Argos Systems Group claims that a system running its PitBull product is virtually impenetrable. The contest -- known as OpenHack III -- is sponsored by eWeek magazine and gives hackers two weeks to crack a PitBull-protected system.

Hackers have been set four tasks, which when completed will prove that a Web site protected by PitBull has been corrupted. A prize will be awarded to the first team to solve each task, and the money goes to whoever is first to complete all four.

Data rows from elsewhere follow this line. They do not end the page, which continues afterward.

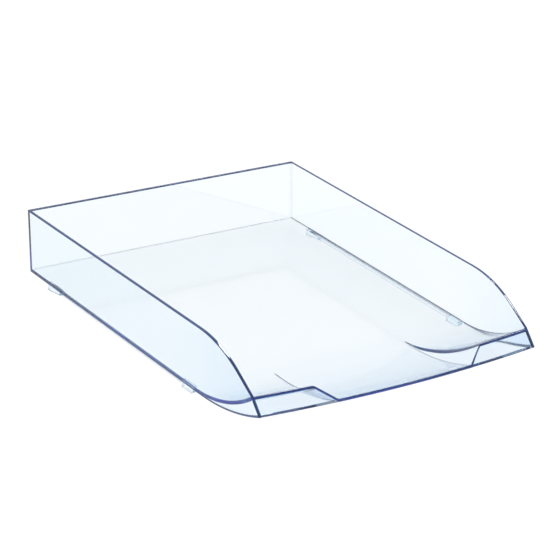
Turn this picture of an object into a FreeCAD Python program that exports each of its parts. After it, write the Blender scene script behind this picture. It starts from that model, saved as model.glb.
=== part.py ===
import FreeCAD, Part
import math
import os
import re
import Sketcher

# Desk letter tray for A4 paper: one thin-walled clear moulding, given here as the regions
# that it is made of, each a closed solid that meets its neighbours face to face.
#
# Every body is drawn in the moulding's own frame: X across, the front towards -Y, Y = 0 at
# the outer back rim and Z = 0 at the floor's underside. The bodies' Placement then puts the
# origin at the centre of the tray's length and width, level with the soles of its feet.
#
# The front is turned about one upright axis far behind the tray, so its lip, ramps and
# centre apron share one gentle bow in plan. A side profile is drawn as distances from that
# axis, and radii are driven by the plan radius of the front edge.

DIMENSIONS = (
    ("tray_width", 257.0, "across the back rim"),
    ("tray_length", 347.4, "back rim to the middle of the bowed front edge"),
    ("wall_height", 52.0, "floor underside to rim"),
    ("wall_thickness", 2.2, "walls, floor, ramps and lips"),
    ("wall_toe_in", 4.1, "how far each side wall closes in over the tray's length"),
    ("back_lean", 4.7, "how far the foot of the back wall stands ahead of its rim"),
    ("rear_corner_reach", 3.5, "how far the back wall's two ends run forward to the side walls"),
    ("rear_corner_radius", 1.0, "outside radius of the two upright rear corners"),
    ("rear_corner_fillet", 0.5, "inside radius of the two upright rear corners"),
    ("bow_radius", 1037.0, "plan radius of the front edge"),
    ("lip_base", 14.9, "front edge above the floor underside"),
    ("crest_height", 26.8, "top of the front lips"),
    ("crest_setback", 11.1, "crest behind the front edge"),
    ("ramp_run", 84.5, "start of the ramps behind the front edge"),
    ("sweep_run", 74.5, "start of the apron's upward sweep behind the front edge"),
    ("apron_width", 120.0, "between the feet of the two cheeks"),
    ("cheek_flare", 1.15, "how far a cheek leans outward for each unit that it rises"),
    ("rim_radius", 100.0, "bend where the side rims turn down towards the front"),
    ("rim_fall", 31.0, "angle of the side rims where they run down to the crest"),
    ("rail_depth", 3.0, "stacking rails below the floor"),
    ("rail_thickness", 2.0, "stacking rails across"),
    ("rail_inset", 2.0, "stacking rails in from the side walls' faces"),
    ("foot_height", 5.2, "feet below the floor"),
    ("foot_width", 4.5, "feet across"),
    ("rear_foot_inset", 0.3, "rear feet in from the side walls' faces"),
    ("front_foot_inset", 1.0, "front feet in from the side walls' faces"),
    ("rear_foot_start", 34.0, "back rim to the back of the rear feet"),
    ("rail_start", 54.0, "back rim to the back of the rails"),
    ("rail_end", 237.0, "back rim to the front of the rails"),
    ("front_foot_end", 253.0, "back rim to the front of the front feet"),
    ("foot_sole", 4.0, "flat sole of a rear foot, ahead of which it tapers to the rail"),
    ("foot_chamfer", 3.0, "length of the sloped nose of a front foot"),
)

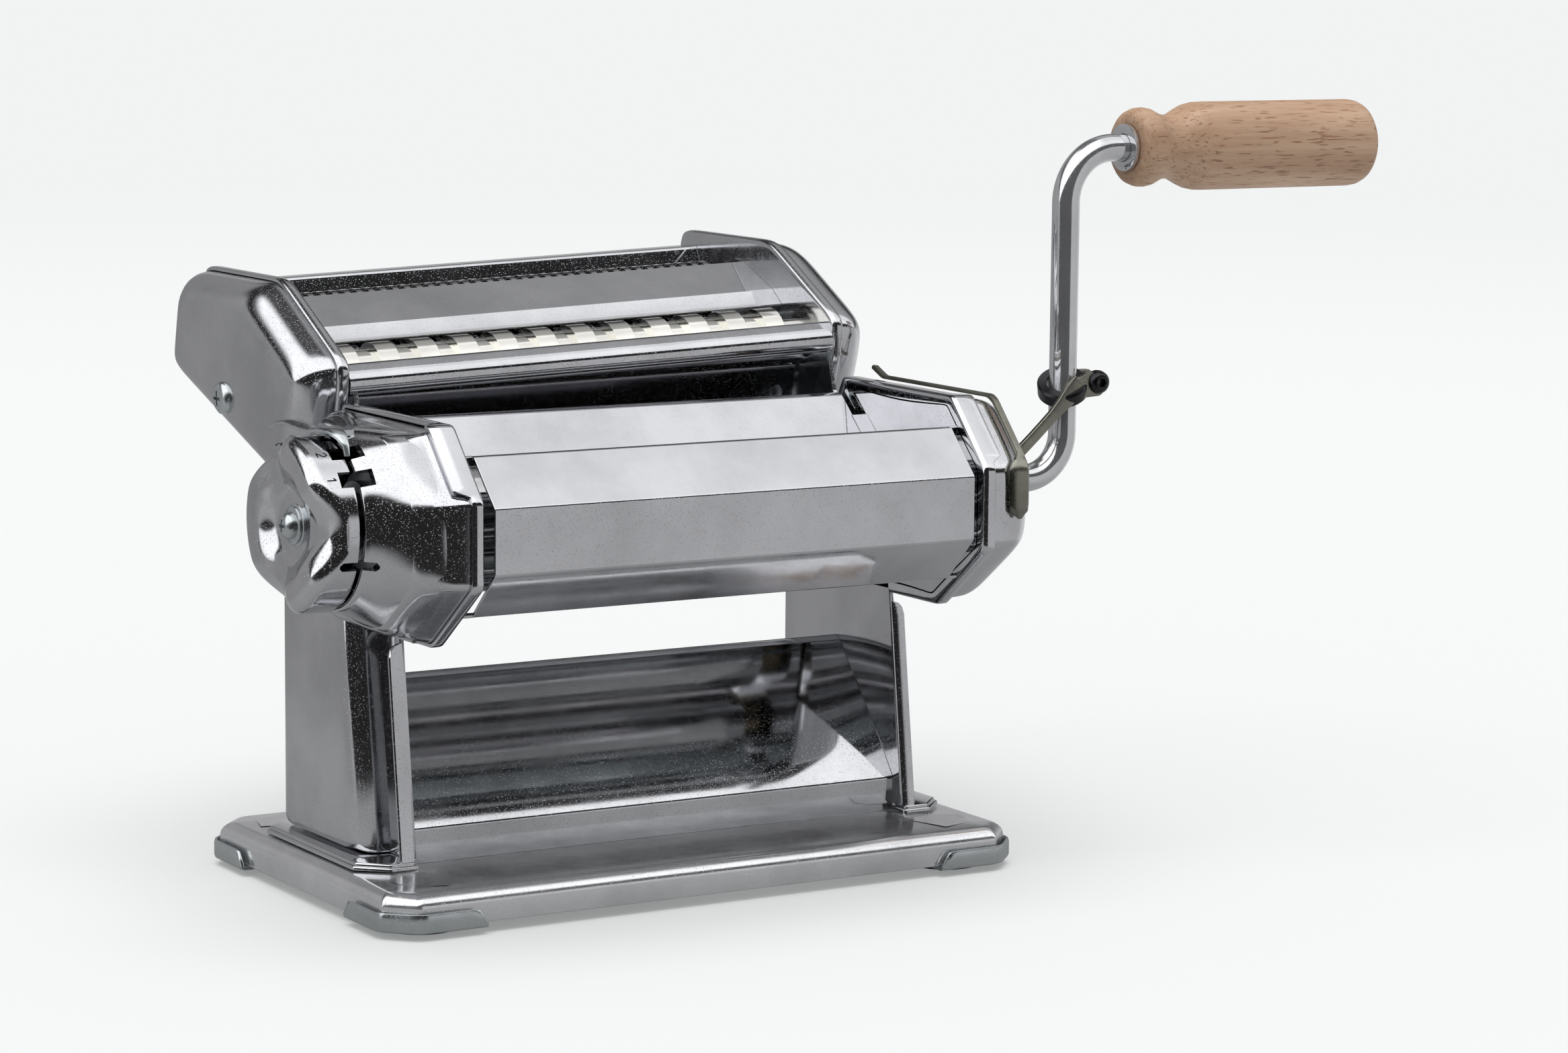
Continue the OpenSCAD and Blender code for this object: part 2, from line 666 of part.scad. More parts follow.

However, Argos is confident that PitBull -- which both it and many experts describe as the "Fort Knox" of computer security -- will not be broken. A hacker will often attempt to break into a system by targeting security holes in certain applications, but rather than attempting to patch these weaknessess PitBull protects the whole operating system.

Argos believes that this fact makes its money safe.

Offering cash prizes to the hacking community is a popular way for a company to show how secure, or insecure, its products are. Last September the Secure Digital Music Initiative (SDMI) payed out $5,000 each to two hackers who successfully hacked into its copyright protection technologies.

And, in April 2000, a group of French scientists and open source programmers claimed to have broken a 108-bit public encryption key. French cryptographic technology firm Certicom has offered a $10,000 prize fund to the successful code smasher.

However, some experts suggest that the best hackers don't enter these contests. "If you have the skills to break into a product that's secure, are you going to announce it to the world, or are you going to keep those skills to yourself?" said Jeff Moss, a hacker and security expert, to the Associated Press .

And, even if PitBull survives, Argos will acknowlege that the test isn't perfect. "Even if we survive the two weeks without breaches, we're not going to claim that the our system is fundamentally impenetrable," Randy Sandone, chief executive at Argos, said.